Predicting distributed roughness induced transition with a four-equation laminar kinetic energy transition model

A four-equation laminar kinetic energy transition model is developed to predict the distributed roughness induced transition using local variables. Based on the laminar kinetic energy transition model (k_T-k_L-ω model), three key improvements are devised in the work. Firstly, an additional transport equation for roughness amplification factor is combined with the laminar kinetic energy transition model. Secondly, the effective length scale is modified through the roughness amplification factor to consider the enhancement of the first and second unstable mode characteristic timescale.
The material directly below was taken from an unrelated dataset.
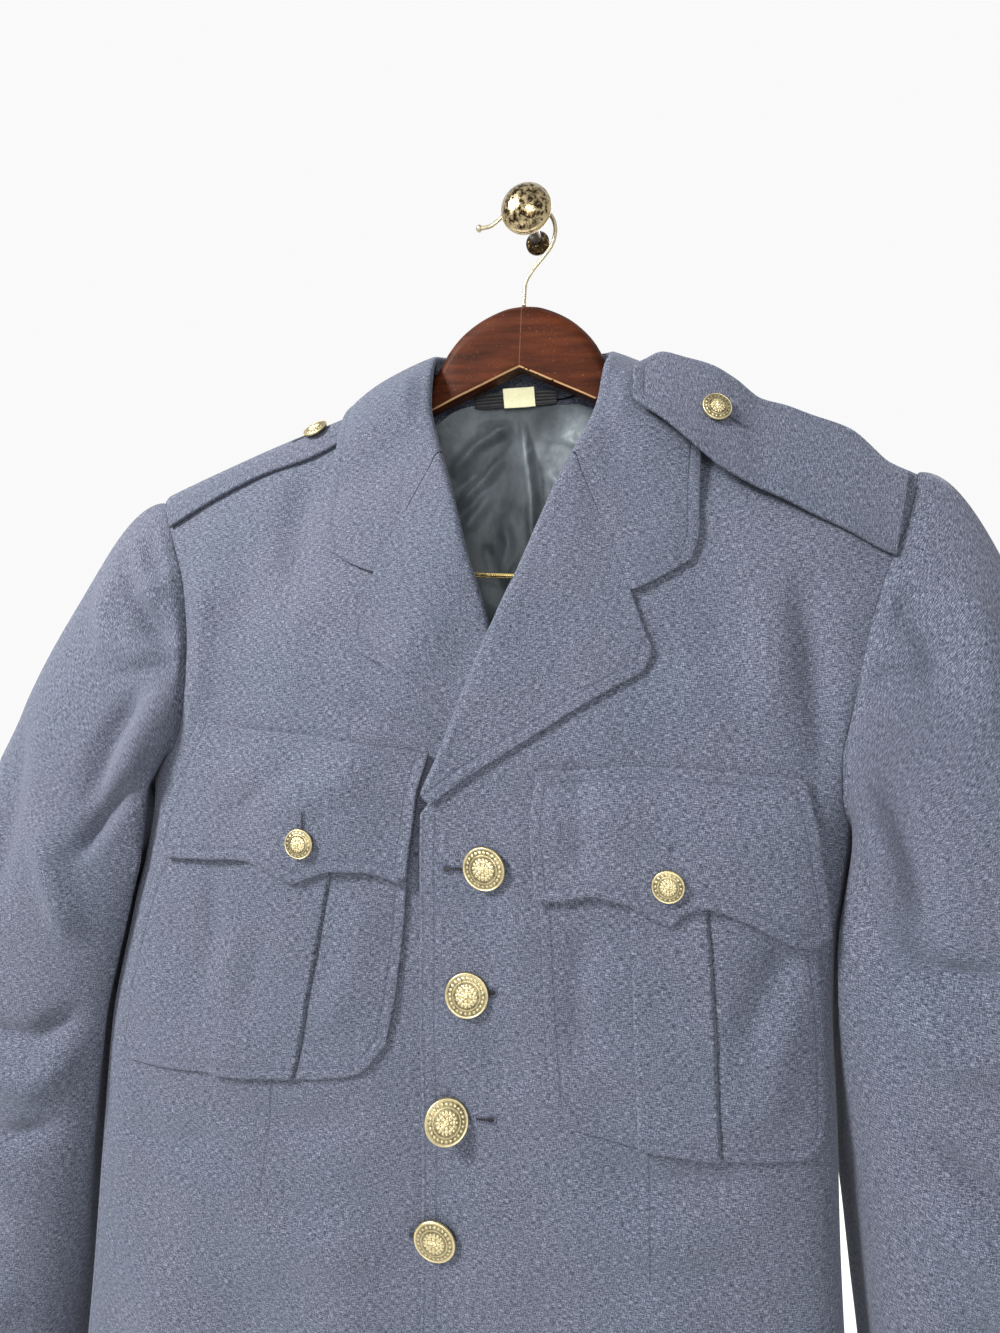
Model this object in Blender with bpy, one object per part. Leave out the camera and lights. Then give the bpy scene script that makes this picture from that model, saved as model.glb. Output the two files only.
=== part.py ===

Additionally, for the sake of modeling the roughness effects in the full turbulent zone, the wall boundary condition for the specific turbulence dissipation rate is amended. Numerical results, including flat plate with distributed roughness, sharp biconic configuration with large roughness and hemisphere with different roughness heights, demonstrate that the proposed four-equation transition model is competent for accurate transition prediction at different roughness heights and Reynolds numbers. Besides, with the modification for the wall boundary condition of the specific turbulence dissipation rate, the present model outperforms the original model in simulating turbulent augmentations of skin friction and turbulent heating over rough surfaces. Thus, the present model has attraction and feasibility for simulating distributed roughness induced transition. While more physical mechanisms of roughness induced transition should be considered to further refine this four-equation laminar kinetic energy transition model.